LUNES DE LA SANTÍSIMA TRINIDAD
NUESTRA ALMA IMAGEN DE LA TRINIDAD
Dios ha formado el alma,
no con sus manos poderosas, sino con un soplo de su boca, es decir, que la
formó A SU IMAGEN y semejanza, haciéndola, como él, espiritual e inmortal, dotándola
de inteligencia, de voluntad y de libertad, y haciéndola capaz de concebir
nobles pensamientos, tener altas aspiraciones, actividad sin reposo y un deseo
de goces y de felicidad que nunca se ve saciado. –Si apreciamos un retrato por
el talento del artista que lo ha realizado, ¡cuánto debemos apreciar nuestra
alma, que es la obra de Dios inmenso, Creador del universo! Si VENERAMOS un
retrato según la imagen que en él vemos representada, cuánto debemos venerar
las almas, que son imágenes vivientes del Altísimo.
SU BELLEZA NATURAL sobrepasa todas las
bellezas del mundo. Ni el firmamento con sus millones de estrellas
resplandecientes, ni el sol en todo su esplendor, ni los palacios de los reyes,
ni el boato de sus cortes, ni los más precisos jardines, ni el espectáculo
maravilloso de la naturaleza podrá a ella comparase, ni siquiera dar una idea
de las bellezas de este retrato de Dios, de nuestra alma. Lleva en sí rasgos de
la santísima y adorable Trinidad. Tiene el ser semejante al Padre, tiene la inteligencia
semejante al Hijo y tiene el amor semejante al Espíritu Santo.
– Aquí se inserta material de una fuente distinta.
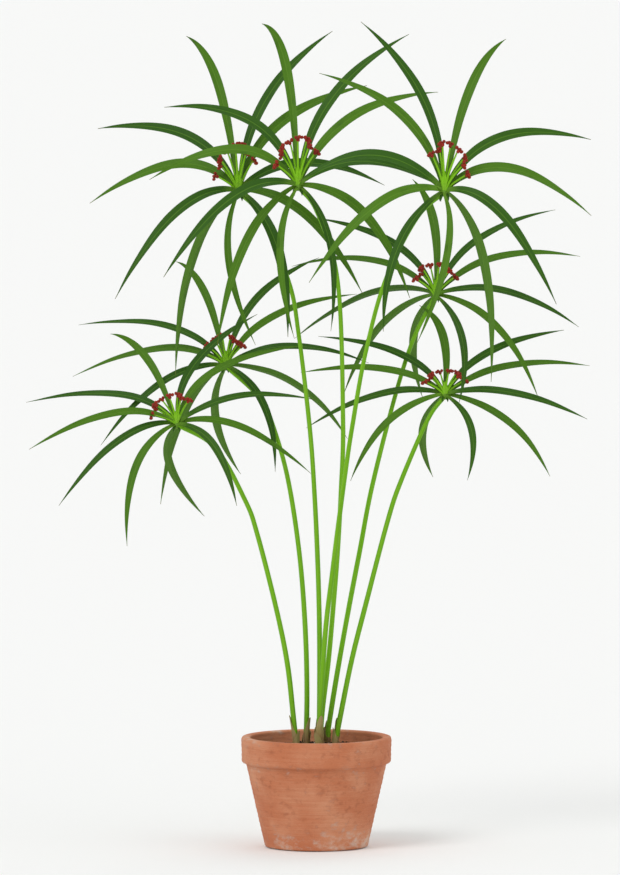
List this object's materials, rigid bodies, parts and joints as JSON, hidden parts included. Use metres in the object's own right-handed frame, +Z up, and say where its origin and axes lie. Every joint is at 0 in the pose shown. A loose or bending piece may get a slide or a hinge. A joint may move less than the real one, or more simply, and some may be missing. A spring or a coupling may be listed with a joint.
{
  "type": "potted papyrus plant",
  "caption": "Umbrella papyrus in a plain clay pot: slender green stems, each topped by a whorl of long arching leaves and a small fan of red-brown flower spikelets.",
  "frame": {"origin": "middle of the pot's flat underside", "axes": "+Z up the stems, +X to the right and -Y to the front as the plant is seen"},
  "size_m": [0.6152, 0.3756, 0.903],
  "materials": {
    "clay": "unglazed",
    "earth": "loose potting soil of peat and bark",
    "stem_green": "satin, living stem",
    "leaf_green": "satin, living leaf",
    "spikelet_red": "dry scales on green rays"
  },
  "bodies": {
    "root": {"pot": "clay", "soil": "earth", "stem_1": "stem_green", "stem_2": "stem_green", "stem_3": "stem_green", "stem_4": "stem_green", "stem_5": "stem_green", "stem_6": "stem_green", "stem_7": "stem_green", "leaf_crown_1": "leaf_green", "leaf_crown_2": "leaf_green", "leaf_crown_3": "leaf_green", "leaf_crown_4": "leaf_green", "leaf_crown_5": "leaf_green", "leaf_crown_6": "leaf_green", "leaf_crown_7": "leaf_green", "flower_head_1": "spikelet_red", "flower_head_2": "spikelet_red", "flower_head_3": "spikelet_red", "flower_head_4": "spikelet_red", "flower_head_5": "spikelet_red", "flower_head_6": "spikelet_red", "flower_head_7": "spikelet_red"}
  },
  "joints": []
}
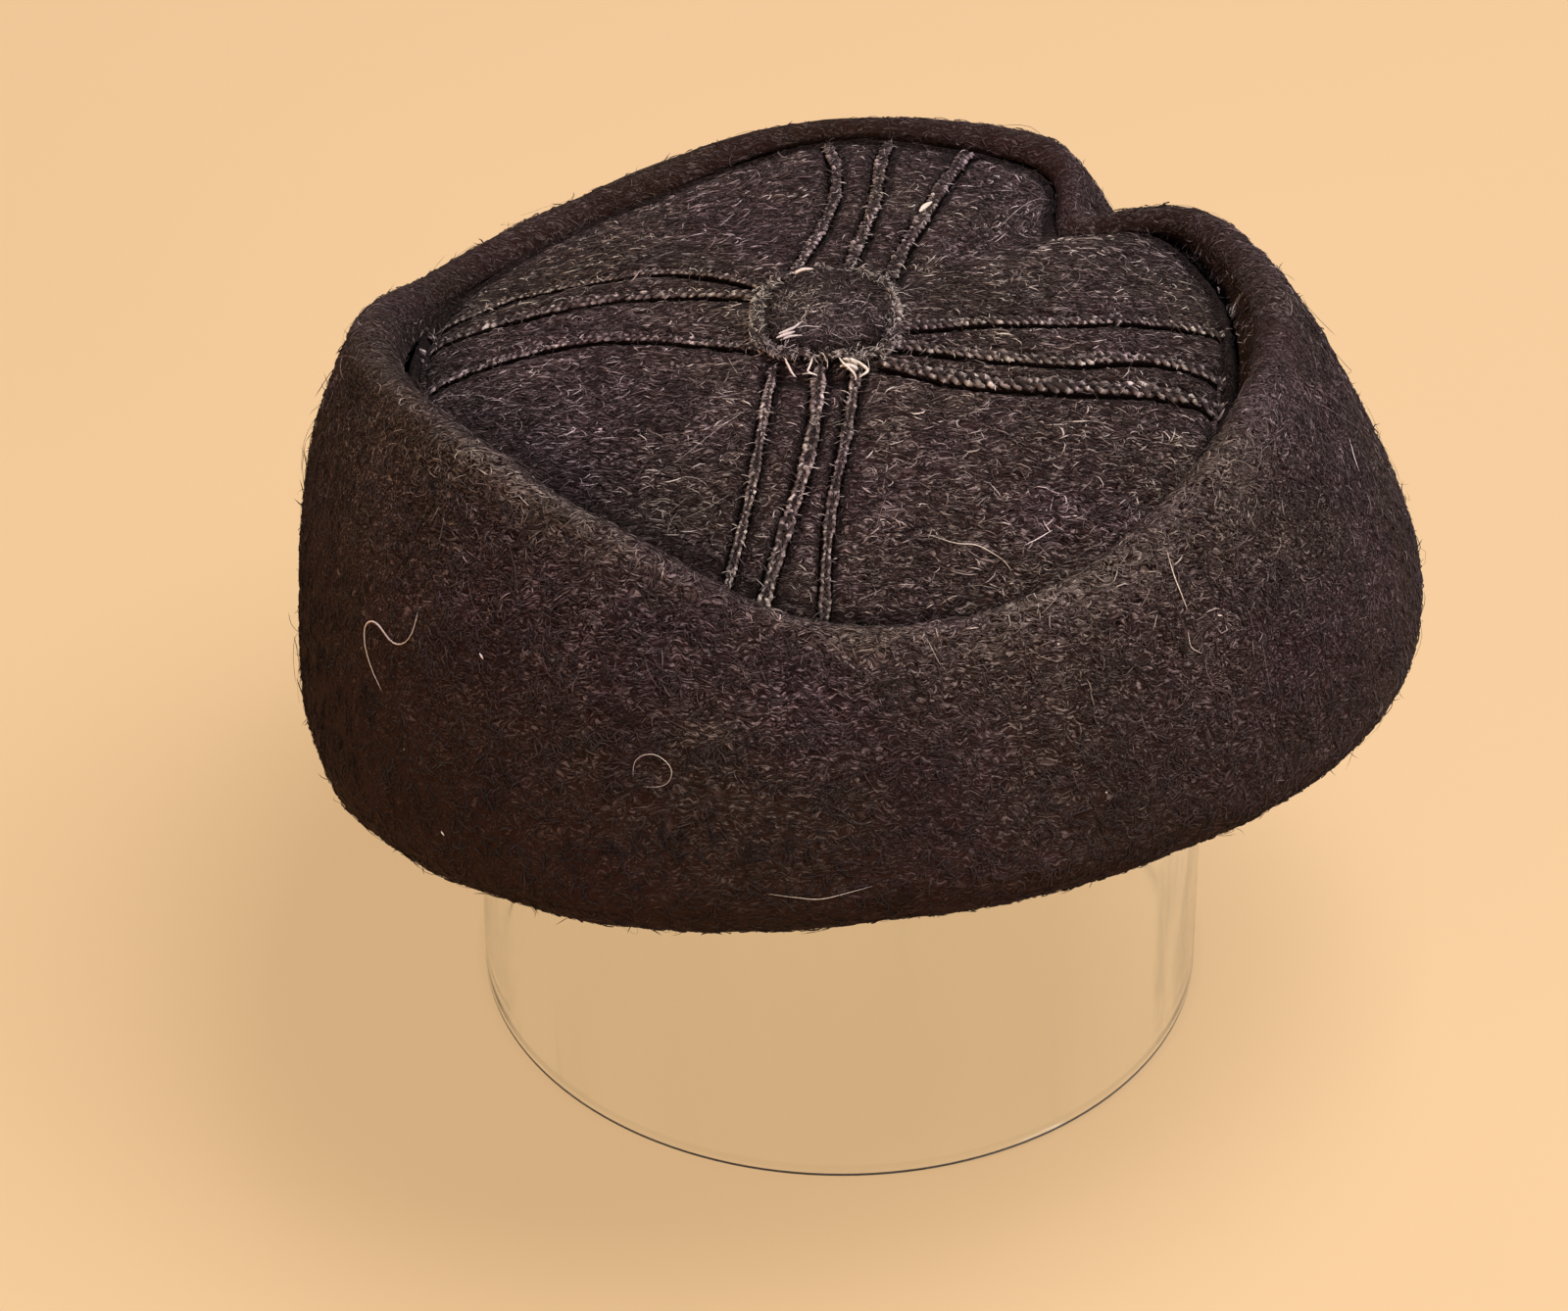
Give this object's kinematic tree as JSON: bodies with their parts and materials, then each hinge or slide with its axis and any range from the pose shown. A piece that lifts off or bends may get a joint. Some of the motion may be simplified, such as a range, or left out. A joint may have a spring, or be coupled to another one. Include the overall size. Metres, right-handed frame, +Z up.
{
  "type": "felt cap on clear cylinder stand",
  "caption": "Low-crowned felt cap with a tall turned-up brim all round, flat braid crossed over its crown and a felt disc at the middle, held up on an open clear tube.",
  "frame": {"origin": "middle of the whole thing's plan box, on the surface that the stand's foot rests on", "axes": "+Z up, -Y towards the viewer, +X to the viewer's right"},
  "size_m": [0.2403, 0.2482, 0.178],
  "materials": {
    "felt": "thick hairy wool felt, worn, brown-black",
    "cord": "narrow braided wool cord, frayed, a little greyer than the felt",
    "clear_acrylic": "clear, polished"
  },
  "bodies": {
    "root": {"felt_cap": "felt", "center_disc": "felt", "disc_ring": "cord", "cord_left_back": "cord", "cord_left_middle": "cord", "cord_left_front": "cord", "cord_right_back": "cord", "cord_right_middle": "cord", "cord_right_front": "cord", "cord_front_left": "cord", "cord_front_middle": "cord", "cord_front_right": "cord", "cord_back_left": "cord", "cord_back_middle": "cord", "cord_back_right": "cord", "display_stand": "clear_acrylic"}
  },
  "joints": []
}
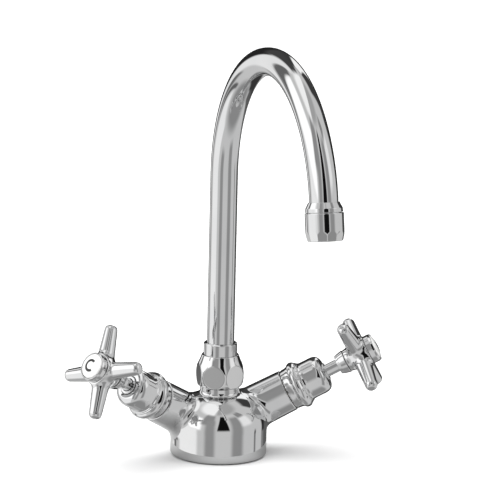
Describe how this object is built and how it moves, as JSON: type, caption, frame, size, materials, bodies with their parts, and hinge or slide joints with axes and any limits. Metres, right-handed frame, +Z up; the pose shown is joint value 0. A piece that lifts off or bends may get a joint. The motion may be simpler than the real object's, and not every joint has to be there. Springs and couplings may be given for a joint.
{
  "type": "basin mixer tap",
  "caption": "Bathroom basin mixer: cast body with raised side arms, cross handles with rising spindles, and a swivelling gooseneck spout with an aerator.",
  "frame": {"origin": "middle of the foot's underside, where it meets the basin", "axes": "+Z up along the column; the spout at rest and both arms reach towards -Y; the cold valve is at -X and the hot valve at +X"},
  "size_m": [0.2185, 0.2192, 0.2837],
  "materials": {
    "chrome": "bright polished chrome plate",
    "brass": "machined brass",
    "steel": "plain stainless steel",
    "rubber": "moulded black rubber",
    "fibre": "red vulcanised fibre",
    "acetal": "moulded white acetal",
    "enamel": "glossy white index button"
  },
  "bodies": {
    "root": {"body": "chrome", "base_gasket": "rubber", "spout_nut": "chrome", "slide_ring_lower": "acetal", "slide_ring_upper": "acetal", "valve_seat_left": "brass", "headwork_left": "brass", "headwork_seal_left": "fibre", "stem_oring_inner_left": "rubber", "stem_oring_outer_left": "rubber", "gland_ring_left": "chrome", "bonnet_left": "chrome", "valve_seat_right": "brass", "headwork_right": "brass", "headwork_seal_right": "fibre", "stem_oring_inner_right": "rubber", "stem_oring_outer_right": "rubber", "gland_ring_right": "chrome", "bonnet_right": "chrome"},
    "spout": {"spout_tube": "chrome", "spout_collar": "chrome", "spout_tail": "brass", "tail_oring_lower": "rubber", "tail_oring_upper": "rubber", "outlet_ferrule": "chrome", "aerator_housing": "chrome", "aerator_seal": "rubber", "aerator_cartridge": "acetal", "aerator_screen_upper": "steel", "aerator_screen_lower": "steel"},
    "jumper_left": {"jumper_left": "brass", "jumper_washer_left": "rubber", "jumper_nut_left": "brass"},
    "valve_left": {"spindle_left": "chrome", "handle_collar_left": "chrome", "handle_left": "chrome", "handle_screw_left": "steel", "index_bezel_left": "chrome", "index_disc_left": "enamel"},
    "jumper_right": {"jumper_right": "brass", "jumper_washer_right": "rubber", "jumper_nut_right": "brass"},
    "valve_right": {"spindle_right": "chrome", "handle_collar_right": "chrome", "handle_right": "chrome", "handle_screw_right": "steel", "index_bezel_right": "chrome", "index_disc_right": "enamel"}
  },
  "joints": [
    {"name": "spout_swivel", "type": "hinge", "parent": "root", "child": "spout", "pos_m": [0, 0, 0.0604], "axis": [0, 0, 1], "continuous": true},
    {"name": "lift_left", "type": "slide", "parent": "root", "child": "jumper_left", "axis": [-0.8051, -0.3417, 0.4848], "range_m": [0, 0.00333]},
    {"name": "turn_left", "type": "hinge", "parent": "jumper_left", "child": "valve_left", "pos_m": [0, 0.0137, 0.013], "axis": [-0.8051, -0.3417, 0.4848], "range_deg": [0, 600]},
    {"name": "lift_right", "type": "slide", "parent": "root", "child": "jumper_right", "axis": [0.8051, -0.3417, 0.4848], "range_m": [0, 0.00333]},
    {"name": "turn_right", "type": "hinge", "parent": "jumper_right", "child": "valve_right", "pos_m": [0, 0.0137, 0.013], "axis": [0.8051, -0.3417, 0.4848], "range_deg": [0, 600]}
  ],
  "couplings": [
    {"joint": "turn_left", "follows": "lift_left", "rad_per_m": 3141.6},
    {"joint": "turn_right", "follows": "lift_right", "rad_per_m": 3141.6}
  ]
}
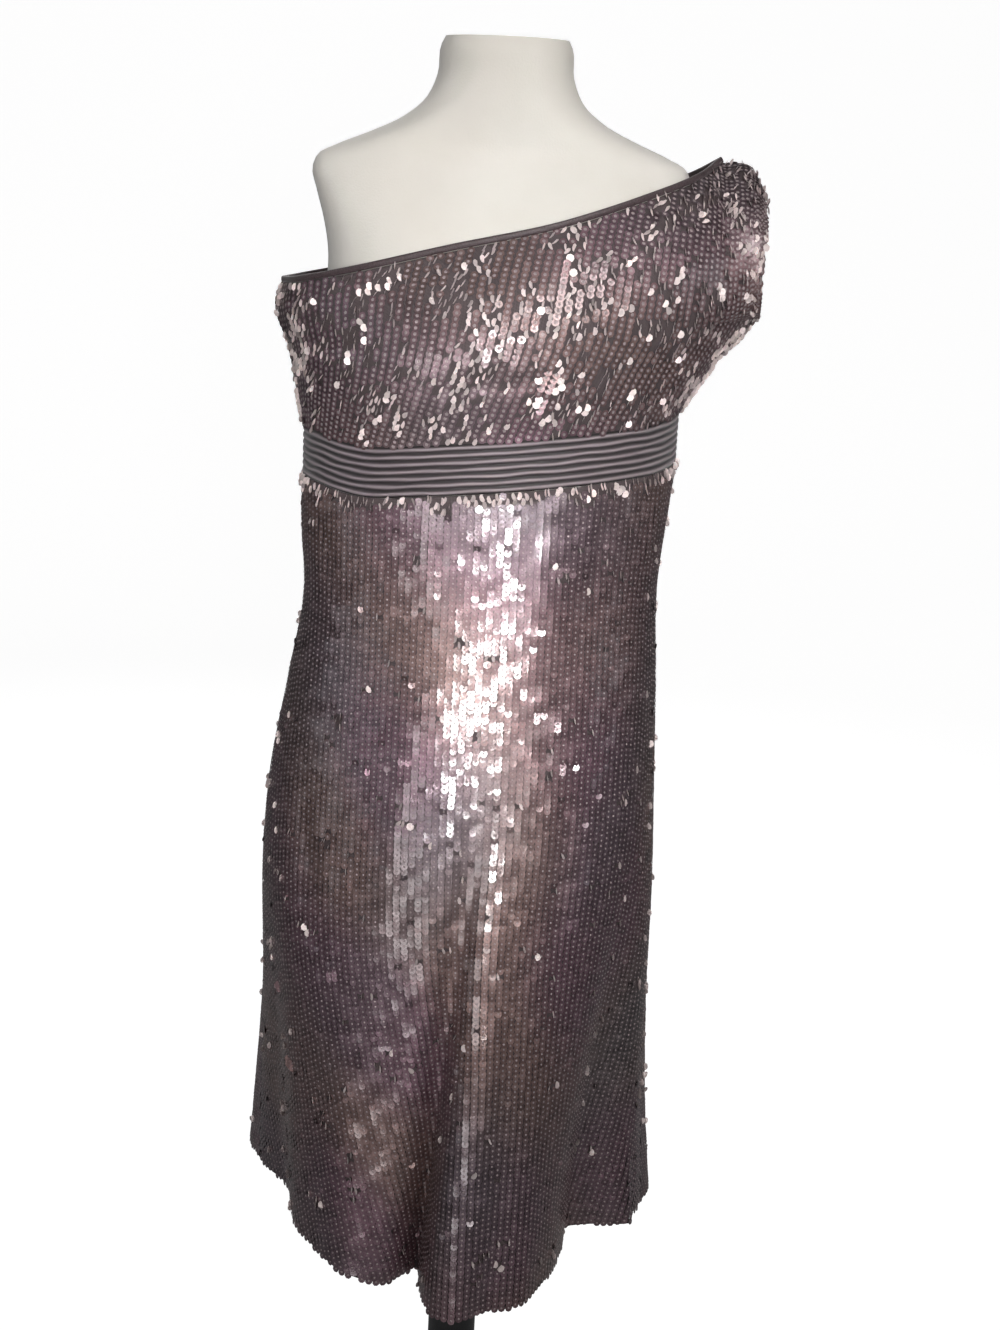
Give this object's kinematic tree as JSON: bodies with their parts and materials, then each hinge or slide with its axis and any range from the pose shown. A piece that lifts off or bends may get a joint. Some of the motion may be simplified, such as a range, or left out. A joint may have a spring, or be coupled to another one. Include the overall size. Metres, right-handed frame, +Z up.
{
  "type": "cocktail dress on dress form",
  "caption": "One-shoulder sequinned cocktail dress with a cap sleeve and tucked waistband, on a limbless dress form with a pole stand.",
  "frame": {"origin": "on the floor, under the middle of the stand's base", "axes": "+Z up the pole, -Y the way the dress faces, +X towards the shoulder with the sleeve"},
  "size_m": [0.3903, 0.3744, 1.458],
  "materials": {
    "sequin_net": "close rows of glossy brown-mauve sequins on net",
    "band_satin": "satin, tucked",
    "binding_satin": "satin",
    "form_jersey": "matt jersey cover",
    "stand_black": "black satin paint"
  },
  "bodies": {
    "root": {"bodice_front": "sequin_net", "bodice_back": "sequin_net", "neck_binding_front": "binding_satin", "neck_binding_back": "binding_satin", "waistband_front": "band_satin", "waistband_back": "band_satin", "skirt_front": "sequin_net", "skirt_back": "sequin_net", "form_torso": "form_jersey", "stand_pole": "stand_black", "stand_base": "stand_black"}
  },
  "joints": []
}
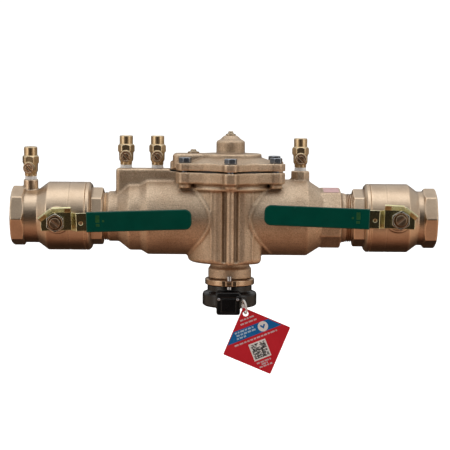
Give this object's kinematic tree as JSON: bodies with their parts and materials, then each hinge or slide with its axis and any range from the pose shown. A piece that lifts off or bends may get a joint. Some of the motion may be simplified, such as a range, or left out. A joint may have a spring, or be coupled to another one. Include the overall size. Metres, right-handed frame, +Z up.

Nuestro espíritu
engendra su pensamiento, así como el Padre engendra a su Verbo, y del amor que
surge entre la razón y la idea que ha concebido se forman los actos de nuestra
voluntad, así como el Espíritu Santo, amor substancial, procede del Padre y del
Hijo. ¡Qué poco conocemos la grandeza de nuestra alma o qué pronto nos
olvidamos de ella!
Recordemos
con frecuencia que somos como los intérpretes de miles de criaturas privadas de
razón, y, por tanto, por ellas debemos alabar a Dios, que las ha creado; cuando
tengamos que servirnos de estas criaturas, sirvámonos de ellas para su fin, que
es el de ayudarnos a conocer y a amar al
Creador. Pero ¡cuántas veces, en vez de obrar así, nos hemos servido de las
cosas exteriores para ofender a Dios y para satisfacer nuestras malas
inclinaciones, sin pensar que cometíamos una injusticia y una ingratitud, y al
mismo tiempo nos degradábamos y nos hacíamos dignos de los castigos eternos
pecando mortalmente.
¡Oh Dios mío!, me arrepiento sinceramente de haberme
servido de tus beneficios, de tantas cosas como creaste con miras a mi
salvación, para satisfacer mis vanidades y complacer mi amor propio,
ofendiéndote con ellas en vez de santificarme. Te suplico me concedas valor
para que, apreciando la dignidad de mi alma, sepa colocarme por encima del
mundo de los sentidos:
1º,
mortificando mi cuerpo, deseos y pasiones;
2º,
desprendiéndome de los bienes pasajeros;
3º, viviendo constantemente
bajo tu imperio, siempre tan sabio y siempre tan digno de amor.